Britain: ‘Socialism 2023’ – winning workers and youth to the anti-capitalist struggle

Socialism 2023 was a weekend attended by hundreds of people who want to change the world. Many have been involved in the strike wave. Many found out about the event on the anti-war demos – or were prompted to look for opportunities to discuss socialist ideas by the horror of the war, the climate catastrophe, and the cost-of-living crisis.

When she spoke at the main Saturday rally, socialist ex-MP Emma Dent Coad expressed delight at the opportunity to speak to an audience containing so many young faces.

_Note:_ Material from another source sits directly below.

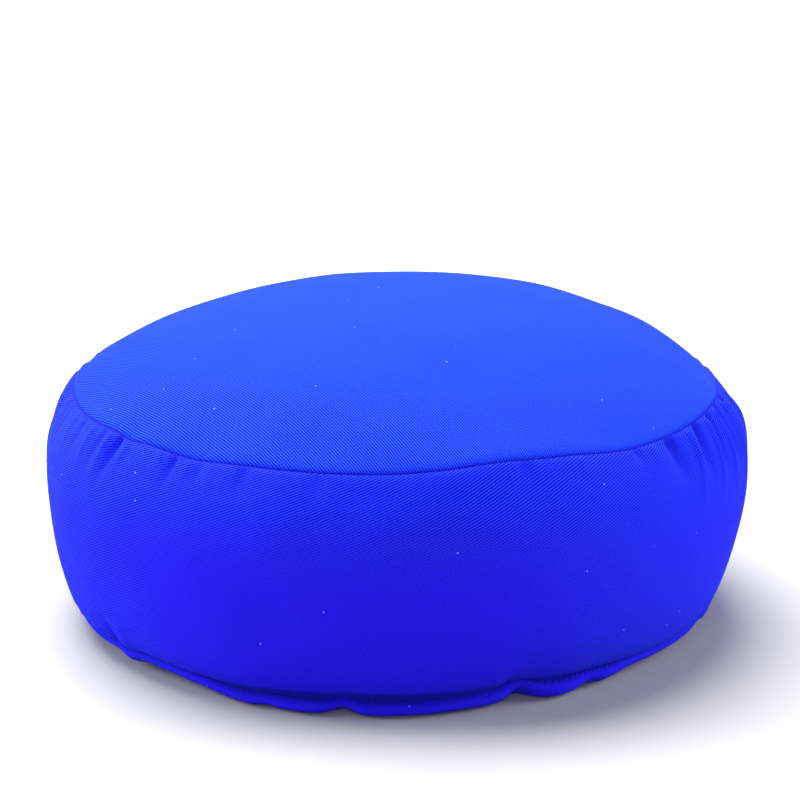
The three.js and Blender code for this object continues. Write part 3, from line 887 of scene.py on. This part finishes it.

Socialism 2023, like the Socialist Party, was populated by both youth and experience. Together, over 700 attendees grappled in the workshops with all the complicated questions that confront us: how a Palestinian state can be achieved; how Africa can break the chains of imperialism; how Marxists work in the trade unions; the fight for women’s rights, for trans rights, and against racism; how we fight for socialism, a society run democratically in the interests of all rather than for the profits of a few; and much, much more.

The agenda had been drastically adjusted at short notice to allow those attending to participate in the Gaza demonstration. Nonetheless Socialism still included 28 workshops, a book launch, three closing rallies, a free crèche, a social, as well as the main Saturday night rally.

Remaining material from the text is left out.